Well, the image thing is kind of important, according to Nick Cooney who wrote the super book, “A Change of Heart” where he argues that activists embrace a kind of image flexibility. If you’re talking to a group of stuffy businesspeople, put on a suit or a nice dress, for godssakes! Banish “fuck” and “shit” from your vocab. If you’re, say leafleting at a Warp Tour concert, that cut-up black T-shirt should work fine and you can say “shit” all you want.

Cooney insists that activists best to avoid an “us versus them” scenario, if you possibly can. So far, that tactic hasn’t worked very well for Obama. Maybe vegans will have better luck ducking the negative images society has for us.

Right now, though, I better stop writing. I’m feeling weak from protein deficiency. I think I should lie down and eat some soy nuts before I faint.

— A Vicious Vegan blog post —

WHAT ABOUT HONEY?

Spotting my “Go Vegan” T-shirt, the mushroom guy at the farmers’ market fixed his stare on me and said, “What about honey?”

Having been vegan for a while, I knew that question was a ruse. The REAL question is, “How crazy are you?” and/or “Anyone who’s whacked out enough to befriend insects must be a TOTAL loser.”

In the good old days I used to like to answer the honey inquiry with a casual, “Oh, I don’t worry about honey too much” as proof of my sanity. No problem here – just move along, folks.

But unfortunately now I do worry about honey, or more, specifically, about the bees. As anyone who has not been living under a rock knows, the bees are having a rough time. And as anyone who studied fourth grade science knows, we need the freaking bees.

So this time, with the mushroom guy, I decided to be honest: “Actually, I’m kind of worried about the bee population.” He understood that and suddenly seemed interested. “Did you know that Einstein said we only had four years left after the bees are gone?” I continued.

Then he seemed upset, which made me feel kind of guilty, so I tried: “Look we’ve got mushrooms! They don’t need pollinators.”

My attempt at making the guy feel better didn’t really work: “Yeah we can all live underground eating mushrooms,” he said.

When I got home, I looked it up and found out the Einstein quote is an urban myth. Einstein probably didn’t say it. And if all the bees keel over, we WILL be in deep doo doo, but probably not all dead in four years. Bee pollination is responsible for about one third of our food I learned.

So does honey production actually hurt bees? Is it why we’re seeing so much colony collapse?

I can’t say I know the answer to that question. Obviously, mono-cropping hurts bees and probably the widespread use of herbicides such as Round-Up and neonicotinoid insecticides hurts bees, but what about raising bees for honey?

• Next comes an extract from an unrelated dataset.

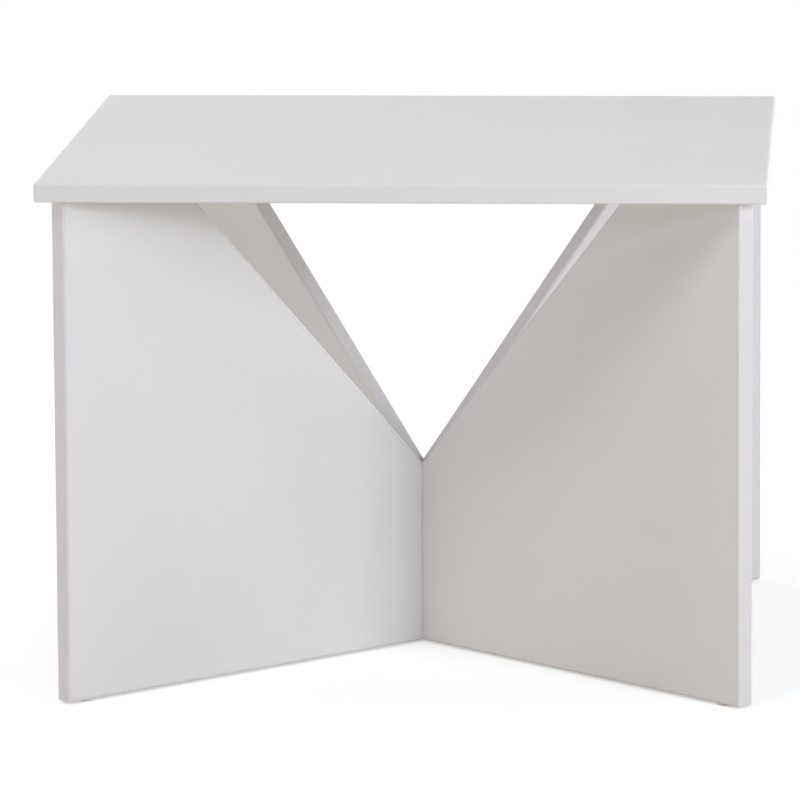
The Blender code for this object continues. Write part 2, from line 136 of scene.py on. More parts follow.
# Studio lamps: name, heading from the front and rise in degrees, side in metres, watts, tint
LAMPS = (
    ("key_right", 45, 13, 0.4, 12.2, (0.91, 1.0, 1.0)),
    ("key_right_outer", 50, 13, 0.4, 7.1, (0.72, 0.78, 1.0)),
    ("key_right_high", 50, 22, 0.4, 12.2, (0.8, 0.83, 1.0)),
    ("key_front", 22, 20, 0.4, 12.8, (0.92, 0.96, 1.0)),
    ("fill_front_left", 315, 1, 0.5, 5.0, (1.0, 0.89, 0.78)),
    ("fill_left", 270, 10, 1.2, 13.3, (0.92, 0.97, 1.0)),
    ("fill_back_left", 225, 30, 1.2, 29.4, (0.99, 0.97, 1.0)),
    ("fill_back", 180, 30, 1.2, 11.5, (0.89, 0.85, 1.0)),
    ("fill_back_right", 135, 8, 1.2, 35.1, (0.86, 0.95, 1.0)),
    ("fill_right", 90, 10, 1.2, 8.1, (1.0, 0.94, 0.88)),
    ("top_left", 330, 36, 0.8, 5.9, (1.0, 0.96, 1.0)),
    ("top_left_high", 330, 48, 0.8, 6.2, (0.84, 0.93, 1.0)),
    ("top_front", 345, 52, 0.8, 11.9, (1.0, 0.96, 0.95)),
    ("overhead", 0, 85, 1.2, 19.2, (1.0, 0.93, 0.83)),
)

# Least gap between a lamp and the floor, in metres
LAMP_CLEARANCE = 0.02

# Where the floor fades to white, as shares of the top's width
FADE_START_SHARE, FADE_END_SHARE = 1.5, 3.5


# Measures taken from the frame
def along(node, axis):
    """The lowest and highest place of a node along an axis."""
    places = [vertex.co.dot(axis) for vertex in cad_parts[node].data.vertices]
    return min(places), max(places)


def span(node, axis):
    low, high = along(node, axis)
    return high - low


class LegPanel:
    """One leg panel: its board, its run on the floor and the wings at the two ends of the run."""

    def __init__(self, board, wings):
        first, last = (sum(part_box(f"{wing}_glide"), Vector()) / 2 for wing in wings)
        self.board = board
        self.wings = dict(zip((-1, 1), wings))
        self.run = Vector((last.x - first.x, last.y - first.y, 0)).normalized()
        self.face = UP.cross(self.run)


PANEL_A = LegPanel("leg_panel_a", ("front_left", "back_right"))
PANEL_B = LegPanel("leg_panel_b", ("back_left", "front_right"))
LEG_PANELS = (PANEL_A, PANEL_B)
WINGS = [(panel, wing) for panel in LEG_PANELS for wing in panel.wings.values()]

TOP_WIDTH = span("top_front_band", Vector((1, 0, 0)))
TOP_DEPTH = 2 * along("top_back_band", Vector((0, 1, 0)))[1]
TOP_FOOT, TOP_FACE = along("top_board", UP)
BOARD_THICKNESS = TOP_FACE - TOP_FOOT
BAND_THICKNESS = span("top_front_band", Vector((0, 1, 0)))
LEG_FOOT, LEG_TOP = along("front_left_end_band", UP)
LEG_REACH = along("back_right_end_band", PANEL_A.run)[1]
LEG_THICKNESS = span(PANEL_A.board, PANEL_A.face)
NOTCH_APEX = max(vertex.co.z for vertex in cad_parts["back_right_notch_band"].data.vertices
                 if vertex.co.dot(PANEL_A.run) < BAND_THICKNESS)
NOTCH_REACH = along("back_right_notch_band", PANEL_A.run)[1] - BAND_THICKNESS * math.sqrt(2)


# Properties
def length(name, description, default):
    return bpy.props.FloatProperty(name=name, description=description, default=default,
                                   min=0, precision=5, unit="LENGTH")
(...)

The first thing humans might want to know is that bees make honey for themselves not for us, just like dairy cows make milk for their calves, not for us. The bees gather the nectar from blossoming flowers and make honey so they’ll have something to eat during the winter.

But once the honey’s made, some bee keepers harvest the honey in fall and spring, substituting sugar water for the honey. (It’s similar for calves – they get high fructose corn syrup instead of mother’s milk.) Maybe bees do fine on sugar water, but backyard bee keeper Chris Combs doubts it:

“I don’t bring anything into the hives that the bees wouldn’t bring in there themselves,” he said.

Combs calls the sugar water the “bee equivalent of McDonald’s.” He only harvests honey in the spring when it’s clear the bees themselves will have enough honey to eat: “This is not about harvesting honey but about what keeps bees healthy,” he told ECO – RI News.

There’s speculation that the urban farm movement is helping to keep bees alive. Normally, I’m not a cheerleader for the urban farm movement, especially when it involves chickens and goats, but if they’re helping the bees to survive, that’s a good thing.